"""

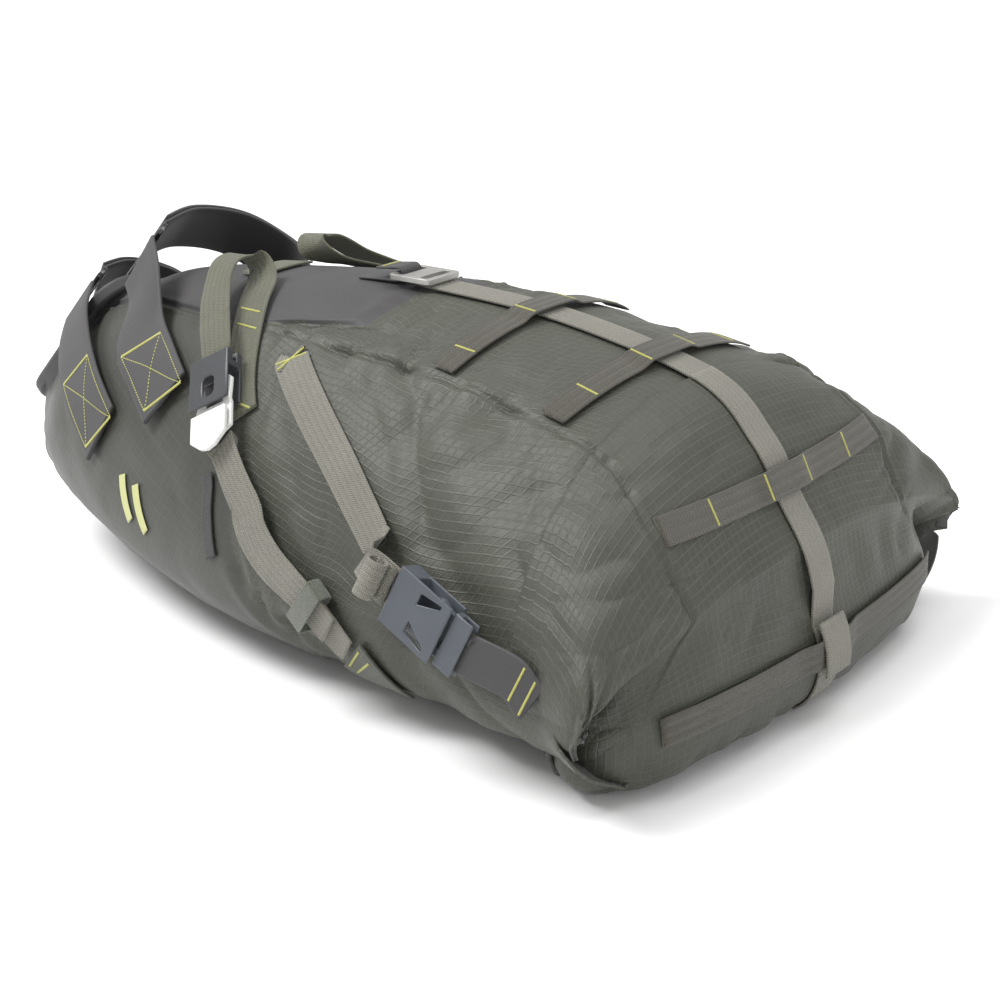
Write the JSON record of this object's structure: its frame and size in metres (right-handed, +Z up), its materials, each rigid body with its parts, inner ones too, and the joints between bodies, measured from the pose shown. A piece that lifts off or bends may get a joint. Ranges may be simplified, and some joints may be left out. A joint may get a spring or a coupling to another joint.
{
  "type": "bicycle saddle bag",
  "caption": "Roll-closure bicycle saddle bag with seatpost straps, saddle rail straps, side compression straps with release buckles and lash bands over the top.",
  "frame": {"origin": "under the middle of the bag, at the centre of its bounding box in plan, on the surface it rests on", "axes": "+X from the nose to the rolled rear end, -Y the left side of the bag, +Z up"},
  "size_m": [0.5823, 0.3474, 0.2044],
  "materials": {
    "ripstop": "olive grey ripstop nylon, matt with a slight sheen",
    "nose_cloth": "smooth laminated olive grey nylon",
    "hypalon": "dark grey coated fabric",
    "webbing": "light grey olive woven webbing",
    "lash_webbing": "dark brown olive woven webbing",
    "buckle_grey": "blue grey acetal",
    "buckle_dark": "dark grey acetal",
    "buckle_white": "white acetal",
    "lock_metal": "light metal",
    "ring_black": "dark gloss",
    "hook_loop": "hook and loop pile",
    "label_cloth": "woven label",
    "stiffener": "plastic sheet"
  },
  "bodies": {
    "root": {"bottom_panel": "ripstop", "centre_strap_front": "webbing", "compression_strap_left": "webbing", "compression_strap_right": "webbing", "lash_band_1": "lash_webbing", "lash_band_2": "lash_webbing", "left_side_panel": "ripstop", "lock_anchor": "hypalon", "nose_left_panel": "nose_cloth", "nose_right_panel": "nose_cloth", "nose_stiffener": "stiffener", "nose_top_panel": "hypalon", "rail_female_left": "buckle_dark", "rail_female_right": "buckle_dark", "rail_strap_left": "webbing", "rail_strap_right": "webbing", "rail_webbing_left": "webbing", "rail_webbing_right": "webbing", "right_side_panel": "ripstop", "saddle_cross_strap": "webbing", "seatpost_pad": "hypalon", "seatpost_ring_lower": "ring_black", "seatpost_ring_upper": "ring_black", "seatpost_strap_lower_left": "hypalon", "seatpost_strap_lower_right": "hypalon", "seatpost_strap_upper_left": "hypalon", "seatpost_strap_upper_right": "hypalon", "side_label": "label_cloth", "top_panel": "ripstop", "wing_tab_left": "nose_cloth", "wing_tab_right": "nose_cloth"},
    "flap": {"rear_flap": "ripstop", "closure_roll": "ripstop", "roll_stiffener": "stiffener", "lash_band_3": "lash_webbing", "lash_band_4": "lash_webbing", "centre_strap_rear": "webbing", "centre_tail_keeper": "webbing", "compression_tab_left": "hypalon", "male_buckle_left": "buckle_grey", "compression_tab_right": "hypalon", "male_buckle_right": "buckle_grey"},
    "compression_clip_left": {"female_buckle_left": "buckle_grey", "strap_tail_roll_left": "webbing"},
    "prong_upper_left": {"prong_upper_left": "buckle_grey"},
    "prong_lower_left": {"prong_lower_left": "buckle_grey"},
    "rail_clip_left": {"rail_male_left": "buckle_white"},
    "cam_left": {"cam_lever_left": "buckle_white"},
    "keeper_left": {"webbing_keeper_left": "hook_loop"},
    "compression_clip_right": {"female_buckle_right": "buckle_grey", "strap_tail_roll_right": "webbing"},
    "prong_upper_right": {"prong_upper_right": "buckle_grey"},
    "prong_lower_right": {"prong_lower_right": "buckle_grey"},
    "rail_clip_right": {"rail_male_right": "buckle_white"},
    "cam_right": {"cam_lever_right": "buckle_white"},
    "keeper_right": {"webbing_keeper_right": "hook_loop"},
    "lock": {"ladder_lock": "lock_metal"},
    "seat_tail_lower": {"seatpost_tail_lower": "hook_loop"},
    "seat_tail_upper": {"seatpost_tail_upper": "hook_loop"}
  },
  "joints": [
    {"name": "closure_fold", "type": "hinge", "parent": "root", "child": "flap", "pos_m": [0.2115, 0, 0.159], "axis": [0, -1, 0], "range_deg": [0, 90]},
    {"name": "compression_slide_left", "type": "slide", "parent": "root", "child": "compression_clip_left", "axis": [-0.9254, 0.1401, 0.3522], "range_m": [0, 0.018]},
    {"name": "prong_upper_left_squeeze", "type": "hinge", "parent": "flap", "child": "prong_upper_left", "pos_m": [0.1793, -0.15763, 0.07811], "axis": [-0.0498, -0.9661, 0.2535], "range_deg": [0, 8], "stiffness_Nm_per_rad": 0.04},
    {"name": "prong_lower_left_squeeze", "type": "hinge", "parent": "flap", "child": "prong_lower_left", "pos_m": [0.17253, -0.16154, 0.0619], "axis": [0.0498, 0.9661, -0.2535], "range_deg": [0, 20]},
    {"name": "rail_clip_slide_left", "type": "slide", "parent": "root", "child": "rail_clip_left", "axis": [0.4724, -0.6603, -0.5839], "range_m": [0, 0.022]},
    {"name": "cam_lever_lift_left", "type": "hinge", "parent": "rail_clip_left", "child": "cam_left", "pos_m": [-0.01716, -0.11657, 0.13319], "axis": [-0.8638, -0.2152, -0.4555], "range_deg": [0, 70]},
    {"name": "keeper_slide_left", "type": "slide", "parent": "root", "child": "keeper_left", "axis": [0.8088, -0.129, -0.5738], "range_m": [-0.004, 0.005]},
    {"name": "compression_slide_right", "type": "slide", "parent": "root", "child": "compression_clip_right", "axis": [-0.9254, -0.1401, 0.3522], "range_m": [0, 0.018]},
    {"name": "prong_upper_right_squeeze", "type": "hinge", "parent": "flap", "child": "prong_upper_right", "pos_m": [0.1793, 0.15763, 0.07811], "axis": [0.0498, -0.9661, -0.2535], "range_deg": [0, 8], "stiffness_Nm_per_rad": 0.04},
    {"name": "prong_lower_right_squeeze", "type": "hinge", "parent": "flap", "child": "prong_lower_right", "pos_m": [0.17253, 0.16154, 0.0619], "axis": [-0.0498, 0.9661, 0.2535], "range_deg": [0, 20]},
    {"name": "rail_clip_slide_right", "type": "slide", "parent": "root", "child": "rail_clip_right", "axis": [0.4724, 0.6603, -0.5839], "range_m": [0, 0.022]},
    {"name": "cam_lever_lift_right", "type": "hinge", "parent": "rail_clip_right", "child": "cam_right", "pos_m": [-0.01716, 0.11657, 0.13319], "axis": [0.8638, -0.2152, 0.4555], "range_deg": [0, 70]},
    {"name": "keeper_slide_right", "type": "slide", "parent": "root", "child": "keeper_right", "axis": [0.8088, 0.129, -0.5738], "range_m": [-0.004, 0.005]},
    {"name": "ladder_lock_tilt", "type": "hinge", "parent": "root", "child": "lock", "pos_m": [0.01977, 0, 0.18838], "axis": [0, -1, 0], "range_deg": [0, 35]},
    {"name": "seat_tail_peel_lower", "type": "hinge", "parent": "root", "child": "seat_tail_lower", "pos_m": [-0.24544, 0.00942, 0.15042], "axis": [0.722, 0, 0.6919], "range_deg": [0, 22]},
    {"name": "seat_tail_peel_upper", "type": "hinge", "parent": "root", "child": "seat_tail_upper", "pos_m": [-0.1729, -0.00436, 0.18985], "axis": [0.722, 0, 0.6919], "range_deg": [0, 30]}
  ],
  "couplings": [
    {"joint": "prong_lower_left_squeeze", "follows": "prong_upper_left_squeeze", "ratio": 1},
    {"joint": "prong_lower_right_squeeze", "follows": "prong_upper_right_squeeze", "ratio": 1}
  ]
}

"""

Search the data for the string "materials". List each line that has it.

Write the JSON record of this object's structure: its frame and size in metres (right-handed, +Z up), its materials, each rigid body with its parts, inner ones too, and the joints between bodies, measured from the pose shown. A piece that lifts off or bends may get a joint. Ranges may be simplified, and some joints may be left out. A joint may get a spring or a coupling to another joint.
  "materials": {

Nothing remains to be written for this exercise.